La loi ALUR, votée en 2014, introduit la notion de résidence
démontable comme forme permanente d’habitat, et pourrait ainsi
offrir un cadre général de discussion. Certaines cabanes pourraient
être déplacées pour dégager la voie de parcelles agricoles. Un
travail de dentellière s’amorce, lieu par lieu, collectif par
collectif. Il doit démarrer par une séquence de purge juridique,
pour identifier les propriétaires de chaque parcelle occupée.
« Il
faut réussir à monter une délégation commune de discussion avec
l’État, on ne veut pas y aller séparément, explique Cyril
Bouligand, porte-parole de COPAINS, les paysan·ne·s contre
l’aéroport. Le texte des six points est notre base mais il est
assez large. Il y a plein de sujets à bosser pour convaincre l’État
qu’on peut gérer ces terres. Que faire des habitations ?
Comment éviter le mitage des terres sans passer par un plan local
d’urbanisme ? Quels nouveaux types de projet va-t-on
accepter sur la zone ? » Une nouvelle assemblée
générale des usages doit se tenir mercredi 24 janvier.
Jeudi
soir, au lendemain de l’abandon de l’aéroport, Marcel Thébault,
qui exploite la ferme du Liminbout avec son épouse Sylvie,
expliquait : « Ici, les gens n’ont pas les mêmes
idées, pas les mêmes stratégies mais c’est ensemble qu’on
gagne. » La ZAD a-t-elle un avenir ? « C’est
un beau défi. Sur les usages communs, les choses peuvent bouger ici.
Il y a ici des pistes vitales pour repenser notre monde qui part à
vau-l’eau. C’est bien qu’on ait l’exemple du Larzac en tête,
ça rend les discussions crédibles. Mais en tant qu’agriculteurs,
on ne veut pas imposer une normalisation à tout le monde. Ceux qui
ne font pas d’agriculture, ceux qui n’ont pas d’argent doivent
pouvoir rester. »
« Une
des premières victoires de la lutte historiquement, lorsque le
périmètre de la zone d’aménagement a été dessiné en 1974, a
été d’obtenir que de jeunes paysans puissent continuer à s’y
installer pour éviter que le territoire ne se vide et meure »,
rappelle Geneviève Coiffard, militante chevronnée contre
l’aéroport.

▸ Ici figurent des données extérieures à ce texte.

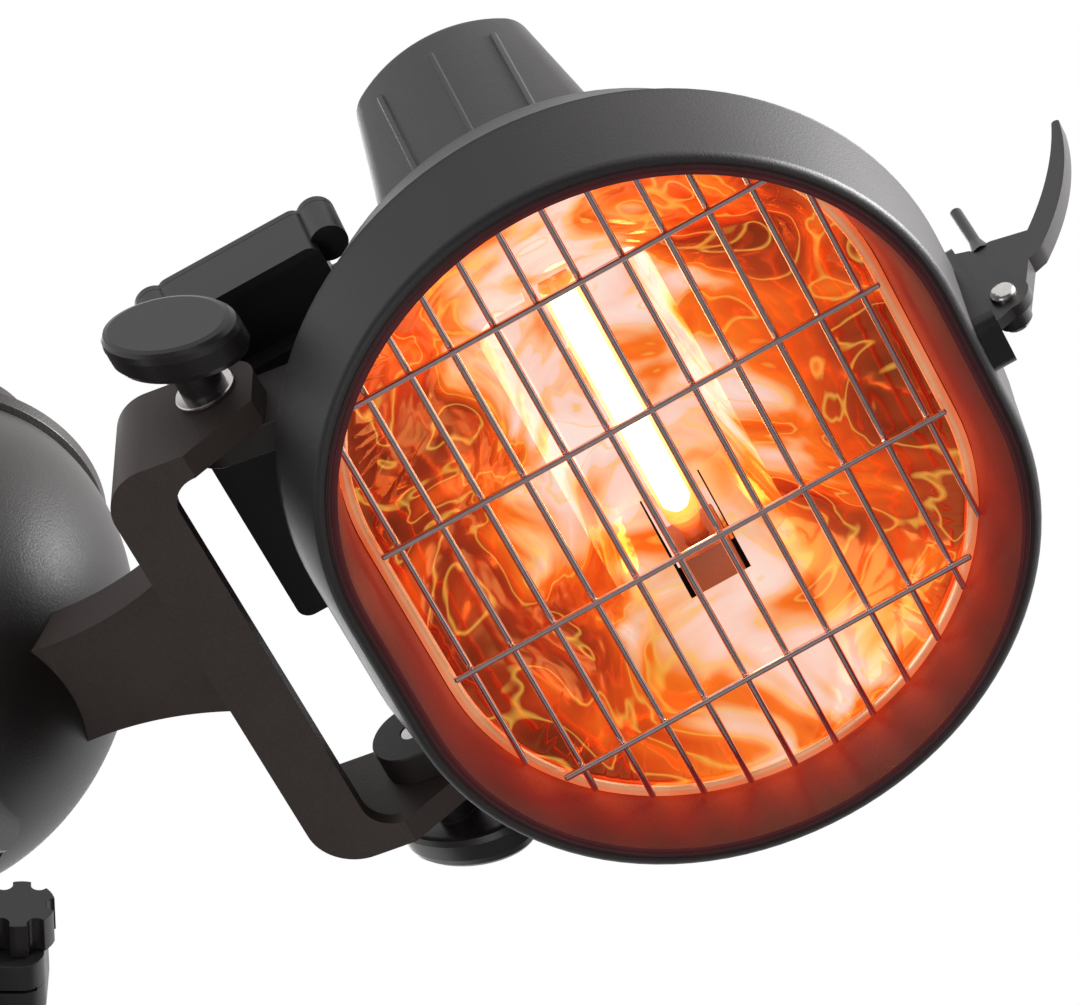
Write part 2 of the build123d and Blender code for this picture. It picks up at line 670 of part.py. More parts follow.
with BuildPart() as junction_box:
    add(box_outline.part)
    with BuildSketch(Plane.XY.offset(BACK_Z)):
        with Locations(((FOOT_LEFT + BOX_RIGHT) / 2, (BOX_LOW_Y + BOX_HIGH_Y) / 2 + 2.0)):
            RectangleRounded(BOX_RIGHT - FOOT_LEFT, BOX_HIGH_Y - BOX_LOW_Y - 8.0, BOX_CORNER_R)
    extrude(amount=BOX_BOTTOM_Z - BACK_Z + 1.0)
    with BuildSketch(Plane.XY.offset(BOX_TOP_Z)):
        with Locations(((BOX_LEFT + BOX_RIGHT) / 2, (BOX_LOW_Y + BOX_HIGH_Y) / 2)):
            RectangleRounded(
                BOX_RIGHT - BOX_LEFT - 5 * BOX_WALL,
                BOX_HIGH_Y - BOX_LOW_Y - 5 * BOX_WALL,
                BOX_CORNER_R,
            )
    extrude(amount=BOX_BOTTOM_Z + BOX_WALL - BOX_TOP_Z, mode=Mode.SUBTRACT)
save_heads("junction_box", junction_box.part, head_places)

with BuildPart() as box_lid:
    with BuildSketch(Plane.XY.offset(BOX_TOP_Z)):
        add(box_outline.part.faces().sort_by(Axis.Z)[-1])
    extrude(amount=LID_THICK)
save_heads("box_lid", box_lid.part, head_places)

# Pivot lugs on the head, inside the yoke's ears

with BuildPart() as pivot_lugs:
    for side in (1, -1):
        lug_middle = side * (ear_inner - GAP - LUG_THICK / 2)
        with BuildSketch(Plane.XZ.offset(-lug_middle)):
            Circle(LUG_R)
            with BuildLine():
                Polyline(
                    (0, LUG_R),
                    (LUG_ROOT_U, LUG_ROOT_HIGH_Z),
                    (LUG_ROOT_U, LUG_ROOT_LOW_Z),
                    (-LUG_R * 0.25, -LUG_R * 0.95),
                    close=True,
                )
            make_face()
            Circle(STUD_R + RUN, mode=Mode.SUBTRACT)
        extrude(amount=LUG_THICK / 2, both=True)
    add(rear_outer, mode=Mode.SUBTRACT)
    add(back_outer, mode=Mode.SUBTRACT)
    add(front_outer, mode=Mode.SUBTRACT)
save_heads("pivot_lugs", pivot_lugs.part, head_places)

# Clamping knobs: an oval grip, a neck, a washer and a stud through ear and lug

knob_inner = KNOB_OUTER_Y - KNOB_THICK
for side, name in ((-1, "knob_upper"), (1, "knob_lower")):
    with BuildPart() as knob:
        with BuildSketch(Plane.XZ.offset(-side * knob_inner)) as grip:
            Ellipse(KNOB_LENGTH / 2, KNOB_WIDTH / 2, rotation=-KNOB_TURN)
        extrude(amount=-side * KNOB_THICK)
        fillet(knob.edges().group_by(Axis.Y)[0 if side < 0 else -1], KNOB_EDGE_R)
        neck_start = YOKE_HALF_SPAN + GAP
        with BuildSketch(Plane.XZ.offset(-side * neck_start)):
            Circle(WASHER_R)
        extrude(amount=-side * WASHER_THICK)
        with BuildSketch(Plane.XZ.offset(-side * neck_start)):
            Circle(KNOB_NECK_R)
        extrude(amount=-side * (knob_inner - neck_start + 1.0))
        with BuildSketch(Plane.XZ.offset(-side * (knob_inner + 1.0))):
            Circle(STUD_R)
        extrude(amount=side * (knob_inner + 1.0 - ear_inner + LUG_THICK))
    save_heads(name, knob.part, head_places)

# Hook bracket on the side of the shell, away from the tilt axis

ear_start = HOOK_HALF_THICK + GAP
with BuildPart() as hook_bracket:
    with Locations((PAD_U, 0, (PAD_LOW_Z + PAD_HIGH_Z) / 2)):
        Box(
            PAD_DEPTH,
            2 * PAD_HALF_Y,
            PAD_HIGH_Z - PAD_LOW_Z,
            align=(Align.MAX, Align.CENTER, Align.CENTER),
        )
    fillet(hook_bracket.edges().filter_by(Axis.X), PAD_EDGE_R)
    with BuildSketch(Plane.XZ.offset(ear_start)):
        with BuildLine():
            Polyline(
                (PAD_U - 3.0, PAD_HIGH_Z),
                (PAD_U + 4.0, PAD_HIGH_Z - 4.0),
                (HOOK_PIVOT_U + EAR_BOSS_R * 0.8, HOOK_PIVOT_Z + EAR_BOSS_R * 0.6),
                (HOOK_PIVOT_U + EAR_BOSS_R * 0.7, HOOK_PIVOT_Z - EAR_BOSS_R * 0.7),
                (PAD_U - 3.0, PAD_LOW_Z),
                close=True,
            )
        make_face()
        with Locations((HOOK_PIVOT_U, HOOK_PIVOT_Z)):
            Circle(EAR_BOSS_R)
            Circle(HOOK_PIN_R + RUN, mode=Mode.SUBTRACT)
    extrude(amount=EAR_PLATE)
    add(front_outer, mode=Mode.SUBTRACT)
    add(rear_outer, mode=Mode.SUBTRACT)
save_heads("hook_bracket", hook_bracket.part, head_places)

# Hook: a claw and a peg that take a parasol rib between them

with BuildPart() as hook:
    with BuildSketch(Plane.XZ):
        with BuildLine():
            Polyline(
                (HOOK_ARM_U, HOOK_ARM_LOW_Z),
                (HOOK_ARM_U - 4.0, HOOK_ARM_LOW_Z - 1.6),
                (HOOK_PIVOT_U + HOOK_BOSS_R, HOOK_PIVOT_Z),
                (PAD_U + 1.0, HOOK_PIVOT_Z),
                (PAD_U + 1.0, PEG_BASE_Z + 1.0),
                (PEG_U + PEG_FOOT_R, PEG_BASE_Z + 1.0),
                (HOOK_ARM_U, HOOK_ARM_TOP_Z),
            )
            ThreePointArc(
                (HOOK_ARM_U, HOOK_ARM_TOP_Z),
                (HOOK_TIP_U - HOOK_INNER_BOW_U, HOOK_TIP_Z - HOOK_INNER_BOW_Z),
                (HOOK_TIP_U - HOOK_TIP_R, HOOK_TIP_Z - 1.0),
            )
            ThreePointArc(
                (HOOK_TIP_U - HOOK_TIP_R, HOOK_TIP_Z - 1.0),
                (HOOK_TIP_U, HOOK_TIP_Z),
                (HOOK_TIP_U + HOOK_TIP_R, HOOK_TIP_Z - 1.0),
            )
            ThreePointArc(
                (HOOK_TIP_U + HOOK_TIP_R, HOOK_TIP_Z - 1.0),
                (HOOK_TIP_U - HOOK_OUTER_BOW_U, HOOK_TIP_Z - HOOK_OUTER_BOW_Z),
                (HOOK_ARM_U, HOOK_ARM_LOW_Z),
            )
        make_face()
        with Locations((HOOK_PIVOT_U, HOOK_PIVOT_Z)):
            Circle(HOOK_BOSS_R)
            Circle(HOOK_PIN_R + RUN, mode=Mode.SUBTRACT)
    extrude(amount=HOOK_HALF_THICK, both=True)
    with Locations((PEG_U, 0, PEG_BASE_Z)):
        Cone(PEG_FOOT_R, PEG_R, PEG_FOOT_HEIGHT, align=CENTRED_UP)
        Cylinder(PEG_R, PEG_TOP_Z - PEG_BASE_Z, align=CENTRED_UP)
save_heads("hook", hook.part, head_places)

# Screws of one head: lid screws, back shell screws and the hook's pivot screw

with BuildPart() as head_screws:
    with BuildSketch(Plane.XY.offset(BOX_TOP_Z + LID_THICK)):
        with Locations(*LID_SCREWS):
            Circle(SCREW_HEAD_R)
    extrude(amount=SCREW_HEAD_THICK)
    with BuildSketch(head_plane(BACK_Z)):
        with GridLocations(2 * BACK_SCREW_U, 2 * BACK_SCREW_Y, 2, 2):
            Circle(SCREW_HEAD_R)
    extrude(amount=SCREW_HEAD_THICK)
    pin_head = ear_start + EAR_PLATE
    pin_end = HOOK_HALF_THICK + GAP
    with Locations(Plane.XZ * Location((HOOK_PIVOT_U, HOOK_PIVOT_Z, pin_head))):
        Cylinder(SCREW_HEAD_R, SCREW_HEAD_THICK, align=CENTRED_UP)
        Cylinder(HOOK_PIN_R, pin_head + pin_end, align=(Align.CENTER, Align.CENTER, Align.MAX))
    with Locations(Plane.XZ * Location((HOOK_PIVOT_U, HOOK_PIVOT_Z, -pin_end))):
        Cylinder(HOOK_PIN_R + 1.0, SCREW_HEAD_THICK / 2, align=(Align.CENTER, Align.CENTER, Align.MAX))
save_heads("head_screws", head_screws.part, head_places)
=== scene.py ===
import json
import math

import bmesh
import bpy
from mathutils import Matrix, Vector


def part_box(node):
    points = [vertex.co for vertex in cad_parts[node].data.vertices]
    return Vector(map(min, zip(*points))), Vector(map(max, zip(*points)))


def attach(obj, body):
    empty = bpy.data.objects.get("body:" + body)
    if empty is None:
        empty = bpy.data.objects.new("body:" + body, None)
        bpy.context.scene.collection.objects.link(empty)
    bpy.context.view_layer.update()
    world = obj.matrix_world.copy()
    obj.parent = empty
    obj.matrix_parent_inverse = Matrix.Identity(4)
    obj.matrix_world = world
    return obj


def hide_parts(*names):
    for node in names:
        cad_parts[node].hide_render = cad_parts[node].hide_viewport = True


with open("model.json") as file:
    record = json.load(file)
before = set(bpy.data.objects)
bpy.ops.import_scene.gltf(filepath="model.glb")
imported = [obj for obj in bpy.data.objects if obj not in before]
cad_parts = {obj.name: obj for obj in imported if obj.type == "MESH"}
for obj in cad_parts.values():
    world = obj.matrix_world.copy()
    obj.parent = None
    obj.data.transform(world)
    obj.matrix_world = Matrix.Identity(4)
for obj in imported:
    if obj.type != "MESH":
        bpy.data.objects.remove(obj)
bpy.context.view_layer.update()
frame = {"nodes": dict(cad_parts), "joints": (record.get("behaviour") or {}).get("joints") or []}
scene = bpy.context.scene

# Camera: below the heater and in front of one head, looking up at its lit face.
# Its place and directions are in the part's frame, and its lens is a long one.
camera_right = Vector((0.9096, 0.4155, 0.0))
camera_up = Vector((0.3314, -0.7255, 0.6032))
camera_spot = Vector((0.6745, -1.0567, -1.4362))
camera_back = camera_right.cross(camera_up)
camera_data = bpy.data.cameras.new("camera")
camera_data.sensor_fit = "HORIZONTAL"
camera_data.sensor_width = 36.0
camera_data.lens = 233.33
camera_data.clip_end = 50.0
camera = bpy.data.objects.new("camera", camera_data)
camera.matrix_world = Matrix.Translation(camera_spot) @ (
    Matrix((camera_right, camera_up, camera_back)).transposed().to_4x4()
)
scene.collection.objects.link(camera)
scene.camera = camera
scene.view_settings.view_transform = "Standard"


# Studio: a pale floor well below the heater, which hangs in the air, a world that is
# white behind the object and grey as a light, and three soft lamps.
def add_node(tree, kind, inputs, **settings):
    """Adds a shader node. Each input is a number, a colour or the socket that feeds it."""
    made = tree.nodes.new(kind)
    for key, value in settings.items():
        setattr(made, key, value)
    for key, value in inputs.items():
        if isinstance(value, bpy.types.NodeSocket):
            tree.links.new(value, made.inputs[key])
        else:
            made.inputs[key].default_value = value
    return made


def calculate(tree, operation, first, second=0.0, third=0.0):
    inputs = {0: first, 1: second, 2: third}
    return add_node(tree, "ShaderNodeMath", inputs, operation=operation).outputs[0]


world_grey = (0.62, 0.62, 0.63, 1.0)
world_white = (1.0, 1.0, 1.0, 1.0)
world = bpy.data.worlds.new("studio")
world.use_nodes = True
scene.world = world
tree = world.node_tree
ray = add_node(tree, "ShaderNodeLightPath", {})
seen = calculate(tree, "MAXIMUM", ray.outputs["Is Camera Ray"], ray.outputs["Is Transmission Ray"])
seen = calculate(tree, "MAXIMUM", seen, ray.outputs["Is Glossy Ray"])
light_side = add_node(tree, "ShaderNodeBackground", {"Color": world_grey, "Strength": 0.14})
seen_side = add_node(tree, "ShaderNodeBackground", {"Color": world_white, "Strength": 1.0})
mixed = add_node(
    tree, "ShaderNodeMixShader", {0: seen, 1: light_side.outputs[0], 2: seen_side.outputs[0]}
)
tree.links.new(mixed.outputs[0], tree.nodes["World Output"].inputs["Surface"])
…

Marcel et Sylvie Thébault, exploitants de la ferme du
Liminbout, aujourd’hui considérés à juste titre comme des
paysans historiques de la ZAD, s’y sont installées juste avant que
le projet d’aéroport ne soit relancé par le gouvernement de
Lionel Jospin. « Cette idée d’une terre à soigner, d’un
territoire qu’il ne fallait pas abandonner a été présente très
tôt. »
Marcel
Thébault, paysan historique de la ZAD. © Yann Levy / Hans Lucas
|
Pour
Novitch, ancien habitant de l’est de la zone, aujourd’hui posé à
la Noé verte où il plante avec d’autres un verger : « Ce
n’est pas évident d’être victorieux. La ZAD sans l’aéroport
et sans la route des chicanes sera-t-elle plus posée, moins
vivante ? Ce ne sera plus la même chose sans la pression
policière. C’était une zone à défendre. Elle peut devenir une
Zone d’Autonomie Définitive. » À ses côtés, un jeune
homme récemment arrivé prend soin de deux poneys qui pourraient
aider au maraîchage du collectif : « Ce qui est
idyllique ici, ce ne sont pas les paysages, c’est
l’expérimentation. Dans quel autre endroit au monde tu peux
changer plus de mille hectares de terres en squat ? Vivre
en habitat léger, dans plein de communes en France, c’est
compliqué. Ici, historiquement, le mouvement, le rapport de force,
fait que c’est possible. »
À
quelques dizaines de mètres, “gibier” – « tout en
minuscule », précise-t-il –, déjà rencontré lors
de notre reportage panoramique au printemps 2017, répare, avec son
frère Max, une structure de hangar récupérée. Autour de lui
s’étendent des parcelles de cultures collectives et particulières.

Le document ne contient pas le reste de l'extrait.